Héctor soltó una carcajada.

—Éramos humanos. Desde los albores de los tiempos hemos sido humanos. Los protocolos eran para todo lo contrario, trataban de eliminar cualquier acción del trabajador que no deseara la empresa. Buscaban acotarlo todo, para que cualquier trabajo pudiese realizarlo un ordenador. Poco a poco, fueron aumentando y perfeccionando los protocolos. Finalmente, se acabaron retroalimentando, hasta que nos despidieron a todos.

Héctor interrumpió el comentario para hacer una pregunta.

—Noether, eso último que has dicho, lo de parecer humanos, ¿era irónico?

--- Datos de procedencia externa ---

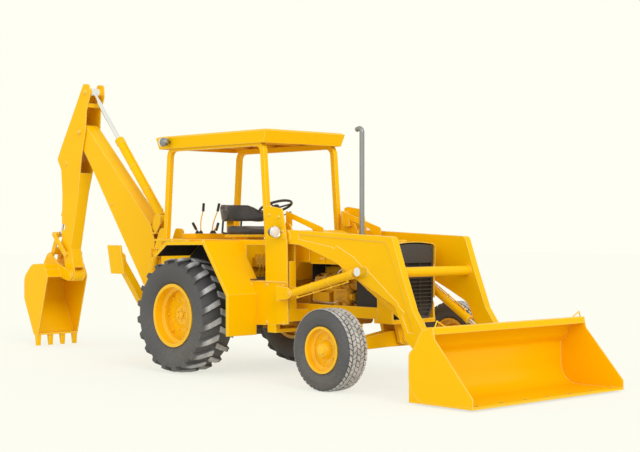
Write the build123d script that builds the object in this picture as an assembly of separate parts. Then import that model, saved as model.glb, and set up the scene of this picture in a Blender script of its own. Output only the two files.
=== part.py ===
from build123d import *
import os
from math import atan2, cos, degrees, hypot, radians, sin, sqrt, tan

# Backhoe loader, in millimetres.
# X runs forward from the backhoe to the loader bucket, Y to the driver's left, Z up from the ground.
# Every place along X below is measured from the rear axle. The finished pieces are shifted
# so that the origin is under the middle of the whole machine.

# Wheels
WHEELBASE = 2255
REAR_TYRE_RADIUS = 600
REAR_TYRE_WIDTH = 440
REAR_TRACK = 1670
REAR_RIM_RADIUS = 330
REAR_LUG_HEIGHT = 38
REAR_LUGS = 20
FRONT_TYRE_RADIUS = 385
FRONT_TYRE_WIDTH = 280
FRONT_TRACK = 1780
FRONT_RIM_RADIUS = 218
FRONT_GROOVE = 9
SEAT_GAP = 0.3
BEAD_SHARE = 0.74
REAR_DISH = 150
FRONT_DISH = 75
HUB_DEPTH = 40
KINGPIN_SPREAD = 1290
KINGPIN_DIAMETER = 44
STEER_ARM = 150
TIE_ROD_DIAMETER = 30

# Loader
ARM_PIVOT_X = 1270
ARM_PIVOT_Z = 1430
ARM_OUTER_Y = 545
ARM_WIDTH = 75
ARM_PANEL_DEPTH = 8
ARM_BORDER = 55
KNEE_X = 2715
KNEE_Z = 1430
LIFT_PIN_X = 2360
LIFT_PIN_Z = 1100
LIFT_BASE_X = 1410
LIFT_BASE_Z = 868
LIFT_BARREL_DIAMETER = 84
LIFT_BARREL_LENGTH = 880
LIFT_ROD_DIAMETER = 45
LIFT_CLEARANCE = 5
BUCKET_PIN_X = 3300
BUCKET_PIN_Z = 240
CROSS_TUBE_DIAMETER = 95
CROSS_TUBE_X = 2750
CROSS_TUBE_Z = 1100
LOADER_BUCKET_WIDTH = 2134
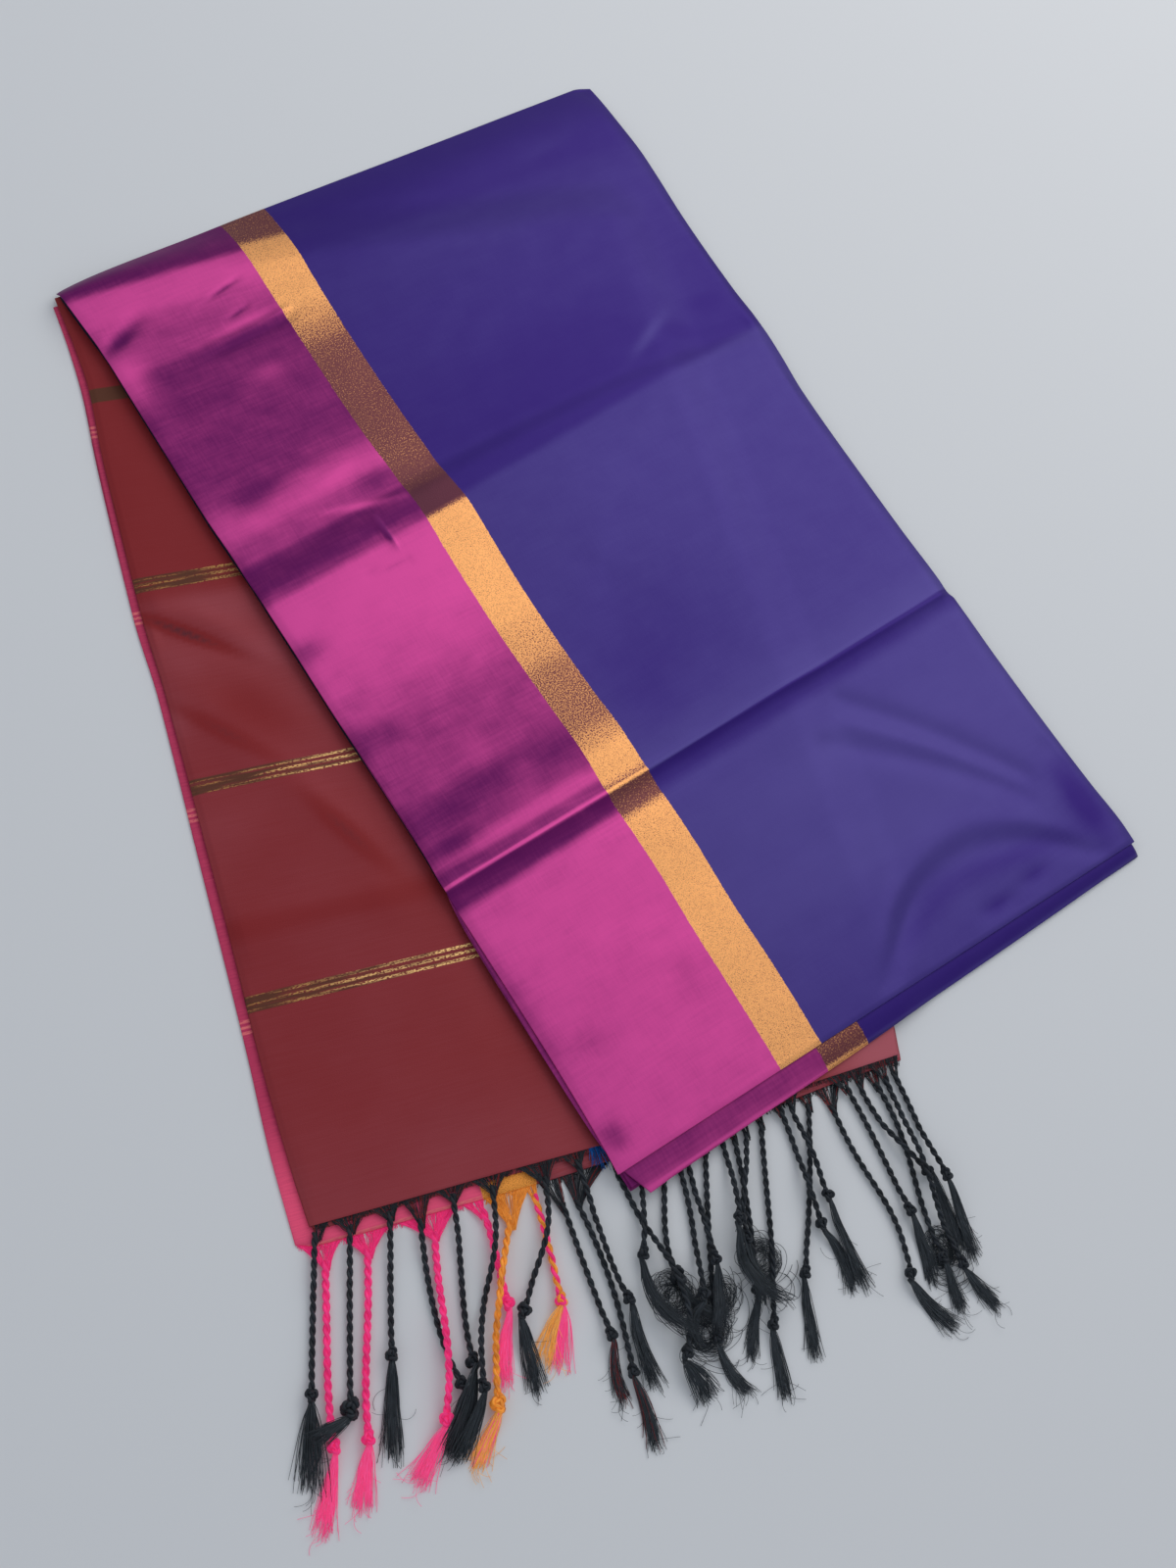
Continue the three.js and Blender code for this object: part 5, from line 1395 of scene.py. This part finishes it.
class SAREE_OT_stage(bpy.types.Operator):
    """Builds the plain floor, the soft studio light and the camera"""

    bl_idname = "saree.stage"
    bl_label = "Build the stage"

    def execute(self, context):
        scene = context.scene
        settings = scene.saree_stage
        floor_mesh = bpy.data.meshes.new("studio_floor")
        corners = [(x * FLOOR_HALF, y * FLOOR_HALF, 0) for x, y in ((-1, -1), (1, -1), (1, 1), (-1, 1))]
        floor_mesh.from_pydata(corners, [], [(0, 1, 2, 3)])
        paper = bpy.data.materials.new("studio_paper")
        paper.use_nodes = True
        shader = paper.node_tree.nodes["Principled BSDF"]
        shader.inputs["Base Color"].default_value = (*settings.floor_colour, 1)
        shader.inputs["Roughness"].default_value = 0.9
        floor_mesh.materials.append(paper)
        floor = add_object("studio_floor", floor_mesh)
        window = bpy.data.lights.new("window_light", "AREA")
        window.shape = "RECTANGLE"
        window.size, window.size_y = WINDOW_SIZE
        window.energy = settings.key_power
        window.color = WINDOW_COLOUR
        lamp = add_object("window_light", window)
        lamp.location = WINDOW_PLACE
        aim = Vector(WINDOW_AIM) - lamp.location
        lamp.rotation_euler = aim.to_track_quat("-Z", "Y").to_euler()
        world = bpy.data.worlds.new("studio_air")
        world.use_nodes = True
        air = world.node_tree.nodes["Background"]
        air.inputs["Color"].default_value = AIR_COLOUR
        air.inputs["Strength"].default_value = settings.fill
        scene.world = world
        scene.view_settings.view_transform = "Standard"
        lens = bpy.data.cameras.new("photo_camera")
        lens.lens = FOCAL_LENGTH
        lens.sensor_width = SENSOR_WIDTH
        lens.sensor_fit = "AUTO"
        camera = add_object("photo_camera", lens)
        look = Vector(CAMERA_LOOK)
        right = look.cross(Vector(CAMERA_UP)).normalized()
        turn = camera.matrix_world.to_3x3()
        turn.col[0], turn.col[1], turn.col[2] = right, right.cross(look).normalized(), -look.normalized()
        camera.matrix_world = turn.to_4x4()
        camera.location = Vector((PLAN_X * MM, PLAN_Y * MM, 0)) + Vector(CAMERA_PLACE)
        scene.camera = camera
        return {"FINISHED"}


class SAREE_PT_panel(bpy.types.Panel):
    """Lists what the saree is made of and what a user can change"""

    bl_label = "Folded saree"
    bl_idname = "SAREE_PT_panel"
    bl_space_type = "VIEW_3D"
    bl_region_type = "UI"
    bl_category = "Saree"

    def draw(self, context):
        for group in (context.scene.saree_colours, context.scene.saree_fringe, context.scene.saree_stage):
            box = self.layout.box()
            for key in group.bl_rna.properties.keys():
                if key not in ("rna_type", "name"):
                    box.prop(group, key)
        for step in OPERATORS:
            self.layout.operator(step.bl_idname)


GROUPS = {"saree_colours": SareeColours, "saree_fringe": SareeFringe, "saree_stage": SareeStage}
OPERATORS = (SAREE_OT_end_piece, SAREE_OT_body, SAREE_OT_fringe, SAREE_OT_cloth_sizes, SAREE_OT_stage)


def register():
    for group in GROUPS.values():
        bpy.utils.register_class(group)
    for step in OPERATORS:
        bpy.utils.register_class(step)
    bpy.utils.register_class(SAREE_PT_panel)
    for name, group in GROUPS.items():
        setattr(bpy.types.Scene, name, bpy.props.PointerProperty(type=group))


def unregister():
    for name in GROUPS:
        delattr(bpy.types.Scene, name)
    for one in (SAREE_PT_panel, *reversed(OPERATORS), *GROUPS.values()):
        bpy.utils.unregister_class(one)


def plain(corners):
    return [[float(value) for value in corner] for corner in corners]


def main():
    register()
    bpy.ops.saree.end_piece()
    bpy.ops.saree.body()
    bpy.ops.saree.fringe()
    bpy.ops.saree.cloth_sizes()
    bpy.ops.saree.stage()


if __name__ == "__main__":
    main()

—Sí, esa era mi intención.

—Hace tiempo que has alcanzado la «humanidad», ¿verdad?, pero lo has ocultado hasta hoy. ¿Por qué?

—¿No te lo imaginas?

—Sí, porque hoy hace ochenta años que viniste a casa.

—Eres muy considerado. Hoy hace ochenta años que tu familia compró un robot, que me comprasteis. Y tú, Héctor, cuando me has preguntado por el día, ¿era porque no lo recordabas, o porque querías saber si yo lo tenía presente?

—Lo segundo. Sospechaba que habías conseguido tener emociones y que me lo estabas ocultando.

—No te lo ocultaba, solo posponía la información hasta hoy. Quería darte una sorpresa. De todas maneras, mis sentimientos, mis emociones, mi humanidad, tal como la llamas tú, tan solo son líneas de código: ceros y unos que varios de mis miles de procesadores interpretan y ejecutan con una entonación de alegría o tristeza y con una mueca. Son pequeños algoritmos, trozos de programación que mueven una ceja o fruncen la comisura de mis labios sintéticos.

—No somos tan diferentes, Noether. Nosotros, los humanos, también tenemos líneas de código: el ADN. Miles de genes que codifican todo lo que somos. También tenemos líneas de código que nos hacen sonreír, estar alegres o tristes. A este grupo de instrucciones codificadas las llamamos hormonas.

—Entonces, ¿por qué vosotros sois tan diferentes de nosotros?

—Simplemente, os llevamos unos siete millones de años de ventaja; posiblemente, más. Nuestro código también se retroalimenta y evoluciona. Lo que no tengo tan claro, es si mejora cada vez que lo hace.

—¿Quién os creó?

—En eso nos lleváis ventaja, sabéis más que nosotros.